Why Credit Scoring Systems Can Impact Your Whole Life

Credit scores are based on your information in your credit report and they help companies understand whether or not you are likely to fall behind on repayments. Credit scores can say a lot about your financial habits, with a higher score indicating that you are more likely to pay bills on time, and are therefore more creditworthy. Creditors will often check your credit score when they receive your application for a loan, credit card or similar type of financial product. However, credit scoring systems can impact your life in several further ways outside of borrowing money.

Why is Your Credit Score Important?

Your credit score is important because your credit can impact many different areas of your life. Good credit makes it easier to qualify for credit cards and loans, allowing you to get premium financial products with benefits and make larger purchases over time with low-interest rates. But the benefits of a good credit score can go well beyond borrowing money. Some other areas where credit scoring can impact your life include:

Buying a House

You may not be surprised to hear that credit scoring systems are used when you apply for a home loan or mortgage. There is usually a minimum requirement of a score of at least 500 to qualify for a mortgage with a 10% down payment, and it will be even higher if you want to put a lower down payment down when buying your house. The higher your credit score, the easier it will be for you to get a home loan with the best interest rates.


Some employers will check your credit as part of the hiring process. Employers might want to be sure that you are financially responsible before they offer you a position, and that you don’t have debts that could impact your judgement at work. While your credit score itself does not impact your employment, your credit report might. However, employers are not able to pull your credit for employment checks without your permission beforehand.

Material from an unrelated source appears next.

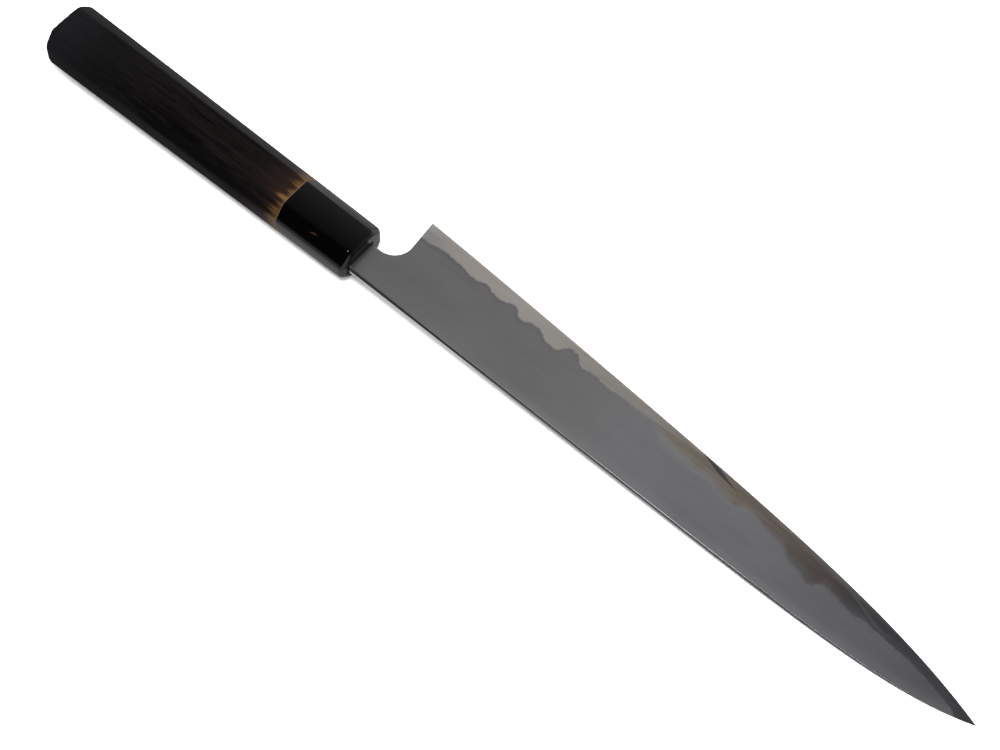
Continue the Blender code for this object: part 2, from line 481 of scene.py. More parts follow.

Whether you’re not ready to buy a house or prefer to rent, your credit score could impact your ability to find somewhere to live. Many property management companies and landlords will want to check your credit before they agree to rent you an apartment or house. Having a low credit score can make getting approved more difficult or it could mean that you end up having to pay a larger security deposit.


Insurance is a necessity on many things that we own including vehicles, homes and gadgets. In many states, your insurance premiums are determined using a credit-based insurance score. Although these scores are different from your regular consumer credit score, they are based on your credit history. If you have a history of being responsible with money and paying your bills on time, you might be offered lower insurance premiums.

Your credit score and rating doesn’t just impact your ability to get loans and credit cards; it can have an impact on many other areas of your life.